Exercise goal: Output, word for word, every line from the start of the listing down to and including the line that contains "return hub.fuse(cheeks).removeSplitter().cut(slot).cut(pin_hole)"; include nothing else.

Data shown:
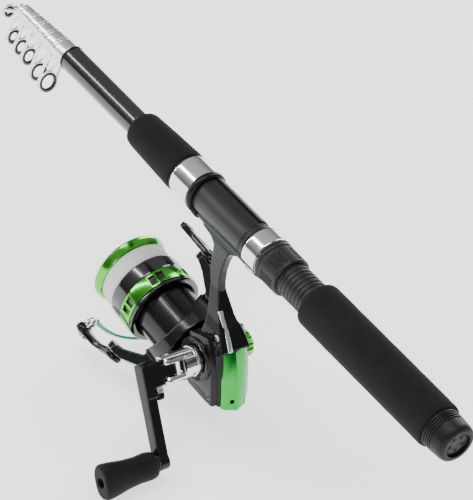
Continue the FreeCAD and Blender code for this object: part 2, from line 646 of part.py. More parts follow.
def make_drag_knob():
    body = spool_lathe([(2.03, 27.0), (12.8, 27.0), (12.8, 35.6), (12.2, 36.6), (11.0, 42.0),
                        (10.2, 42.6), (0, 42.6), (0, 32.0), (2.03, 32.0)])
    grooves = []
    for i in range(16):
        groove = cyl(V(12.6, 0, 36.2), Z_AXIS, 1.0, 8.0)
        groove.rotate(ORIGIN, Z_AXIS, 22.5 * i)
        grooves.append(groove)
    return spool_place(body.cut(Part.makeCompound(grooves)))


# --- crank --------------------------------------------------------------------------------
def crank_box(x_low, x_high, along_low, along_high, half_side):
    """A block given in X, along the crank and across it, from the drive axis."""
    points = [DRIVE + CRANK_DIR * a + CRANK_SIDE * s for a, s in
              ((along_low, -half_side), (along_high, -half_side), (along_high, half_side),
               (along_low, half_side))]
    points = [V(x_low, p.y, p.z) for p in points]
    return Part.Face(Part.makePolygon(points + points[:1])).extrude(V(x_high - x_low, 0, 0))


def make_crank_hub():
    at = lambda x: V(x, DRIVE_Y, DRIVE_Z)
    back = X_AXIS * -1
    pivot = V(PIN_X, DRIVE_Y, DRIVE_Z)
    hub = joined([cyl(at(-14.95), back, 8.9, 3.2), cyl(at(-18.0), back, 8.3, -18.0 - FORK_ROOT_X)])
    cheeks = cyl(at(FORK_ROOT_X), back, 8.3, 20.0).common(
        cyl(pivot - CRANK_DIR * 10, CRANK_DIR, FORK_R, 20).fuse(
            crank_box(PIN_X, FORK_ROOT_X, -10, 10, FORK_R)))
    slot = crank_box(-40.0, FORK_ROOT_X - 0.6, -3.7, 3.7, 12.0)
    pin_hole = cyl(pivot - CRANK_DIR * 10, CRANK_DIR, 1.52, 20)
    return hub.fuse(cheeks).removeSplitter().cut(slot).cut(pin_hole)


def make_crank_arm():
    pivot = V(PIN_X, DRIVE_Y, DRIVE_Z)
    tongue = cyl(pivot - CRANK_DIR * 3.4, CRANK_DIR, 4.6, 6.8)
    tongue = tongue.fuse(crank_box(-41.0, PIN_X, -3.4, 3.4, 4.6))
    block = crank_box(-47.0, PIN_X - FORK_R - 0.5, -7.0, 7.0, 4.9)
    elbow = crank_box(-52.8, -45.4, -7.0, 12.0, 4.5)
    arm = crank_box(-52.8, -46.2, 10.0, CRANK_LENGTH - 1.0, 4.2)
    tip_centre = V(-46.2, DRIVE_Y, DRIVE_Z) + CRANK_DIR * CRANK_LENGTH
    tip = cyl(tip_centre, X_AXIS * -1, 5.2, 6.6)
    spindle = cyl(tip_centre, X_AXIS * -1, 2.0, 40.0)
    arm_all = joined([tongue, block, elbow, arm, tip, spindle])
    pin_hole = cyl(pivot - CRANK_DIR * 10, CRANK_DIR, 1.55, 20)
    well = cyl(V(BUTTON_X, DRIVE_Y, DRIVE_Z) + CRANK_DIR * 2.6, CRANK_DIR, 1.7, 10.0)
    return arm_all.cut(pin_hole).cut(well)


def make_fold_pin():
    return cyl(V(PIN_X, DRIVE_Y, DRIVE_Z) - CRANK_DIR * 7.2, CRANK_DIR, 1.5, 14.4)


def make_fold_button():
    start = V(BUTTON_X, DRIVE_Y, DRIVE_Z) + CRANK_DIR * 5.4
    stem = cyl(start, CRANK_DIR, 1.6, 6.0)
    barrel = cyl(start + CRANK_DIR * 4.8, CRANK_DIR, 2.9, 5.2)
    return stem.fuse(barrel).removeSplitter()


KNOB_STATIONS = ((-53.4, 6.0, 5.0), (-55.0, 7.6, 6.0), (-59.0, 8.2, 6.4), (-66.0, 7.9, 6.0),
                 (-74.0, 8.5, 6.1), (-84.0, 10.2, 6.7), (-89.0, 10.6, 6.8), (-91.0, 9.8, 6.2))


def make_handle_knob():
    centre = DRIVE + CRANK_DIR * CRANK_LENGTH
    wires = []
    for x, half_long, half_short in KNOB_STATIONS:
        ellipse = Part.Ellipse(V(x, centre.y, centre.z), half_long, half_short - 0.01)
        ellipse = ellipse.toShape()
        turn = FreeCAD.Placement(V(0, 0, 0), FreeCAD.Rotation(X_AXIS, CRANK_SIDE, X_AXIS * -1, "ZXY"))
        ellipse.translate(V(-x, -centre.y, -centre.z))
        ellipse.Placement = turn.multiply(ellipse.Placement)
        ellipse.translate(V(x, centre.y, centre.z))
        wires.append(Part.Wire([ellipse]))
    knob = Part.makeLoft(wires, True)
    return knob.cut(cyl(V(-50, centre.y, centre.z), X_AXIS * -1, 2.06, 37.0)).cut(
        cyl(V(-87.5, centre.y, centre.z), X_AXIS * -1, 2.6, 10))


def make_screw_cap():
    at = lambda x: V(x, DRIVE_Y, DRIVE_Z)
    cap = cyl(at(14.2), X_AXIS, 8.4, 7.2)
    flutes = []
    for i in range(12):
        angle = math.radians(30 * i)
        flutes.append(cyl(V(15.4, DRIVE_Y + 8.9 * math.cos(angle), DRIVE_Z + 8.9 * math.sin(angle)),
                          X_AXIS, 1.3, 7.0))
    return cap.cut(Part.makeCompound(flutes))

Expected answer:
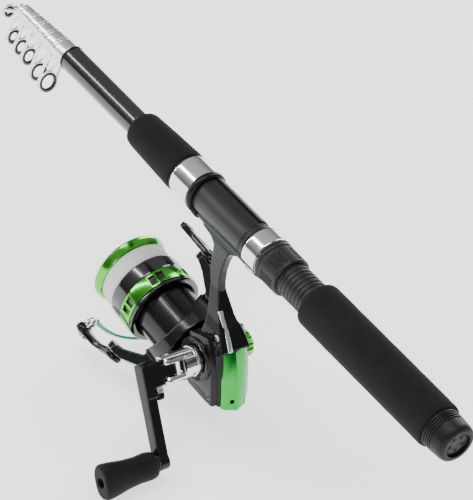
Continue the FreeCAD and Blender code for this object: part 2, from line 646 of part.py. More parts follow.
def make_drag_knob():
    body = spool_lathe([(2.03, 27.0), (12.8, 27.0), (12.8, 35.6), (12.2, 36.6), (11.0, 42.0),
                        (10.2, 42.6), (0, 42.6), (0, 32.0), (2.03, 32.0)])
    grooves = []
    for i in range(16):
        groove = cyl(V(12.6, 0, 36.2), Z_AXIS, 1.0, 8.0)
        groove.rotate(ORIGIN, Z_AXIS, 22.5 * i)
        grooves.append(groove)
    return spool_place(body.cut(Part.makeCompound(grooves)))


# --- crank --------------------------------------------------------------------------------
def crank_box(x_low, x_high, along_low, along_high, half_side):
    """A block given in X, along the crank and across it, from the drive axis."""
    points = [DRIVE + CRANK_DIR * a + CRANK_SIDE * s for a, s in
              ((along_low, -half_side), (along_high, -half_side), (along_high, half_side),
               (along_low, half_side))]
    points = [V(x_low, p.y, p.z) for p in points]
    return Part.Face(Part.makePolygon(points + points[:1])).extrude(V(x_high - x_low, 0, 0))


def make_crank_hub():
    at = lambda x: V(x, DRIVE_Y, DRIVE_Z)
    back = X_AXIS * -1
    pivot = V(PIN_X, DRIVE_Y, DRIVE_Z)
    hub = joined([cyl(at(-14.95), back, 8.9, 3.2), cyl(at(-18.0), back, 8.3, -18.0 - FORK_ROOT_X)])
    cheeks = cyl(at(FORK_ROOT_X), back, 8.3, 20.0).common(
        cyl(pivot - CRANK_DIR * 10, CRANK_DIR, FORK_R, 20).fuse(
            crank_box(PIN_X, FORK_ROOT_X, -10, 10, FORK_R)))
    slot = crank_box(-40.0, FORK_ROOT_X - 0.6, -3.7, 3.7, 12.0)
    pin_hole = cyl(pivot - CRANK_DIR * 10, CRANK_DIR, 1.52, 20)
    return hub.fuse(cheeks).removeSplitter().cut(slot).cut(pin_hole)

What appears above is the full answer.